The Avadhuta gita is one of the 36 minor philosophical poems composed in imitation of the well-known Bhagavad gita. It is an independent treatise Advaita Vedanta and preaches an uncompromising non-dualism. Its authorship is attributed to Avadhuta Dattatreya. Hence it is also called Datta gita or Datta-gita-yogasastra. It is also titled, though rarely, Vedantasara.
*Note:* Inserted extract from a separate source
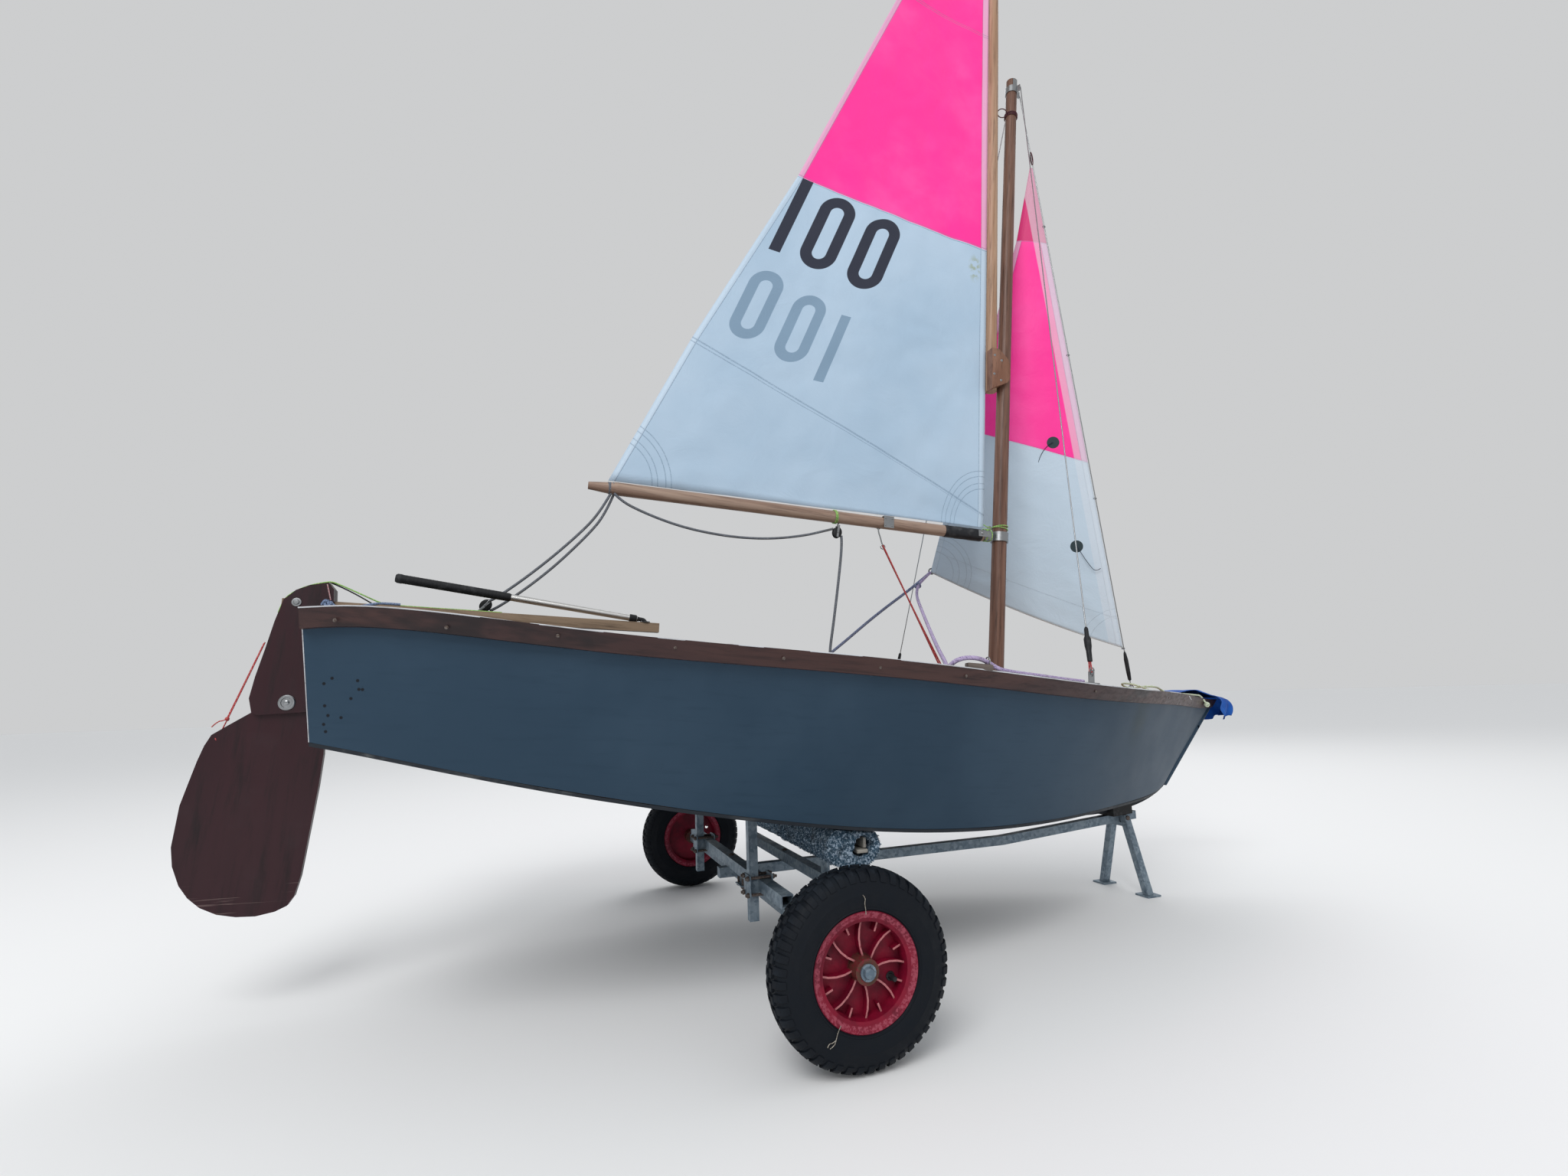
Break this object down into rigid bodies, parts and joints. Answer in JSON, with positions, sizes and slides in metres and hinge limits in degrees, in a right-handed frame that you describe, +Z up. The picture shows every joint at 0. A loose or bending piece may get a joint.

This small treatise of 271 verses is divided into 28 chapters. The first chapter deals with the nature of the atman, which is omniscient, omnipotent and omnipresent; which has no birth, no death, no bondage and no liberation either. The second deals with the proofs for the same. Duality is born out of ignorance of the real nature of the one Divine. Incidentally, even the great Avadhuta has hinted at the need for a spiritual guide (2.23) in realizing the atman. The next two chapters deal with the inner nature of the atman in highly poetical tones. The fifth chapter advises a man to avoid all lamentations, as the atman is the same in all conditions. The sixth chapter negates all kinds of distinctions whether of caste or family, of senses or their objects, of the mind or the intellect or their activities because none of these exists when looked at from the standpoint of the atman. The seventh describes the state of the avadhuta. The eighth gives a definition of the word 'avadhuta' by interpreting each of the four syllables (a, va, dhu, ta) of that word.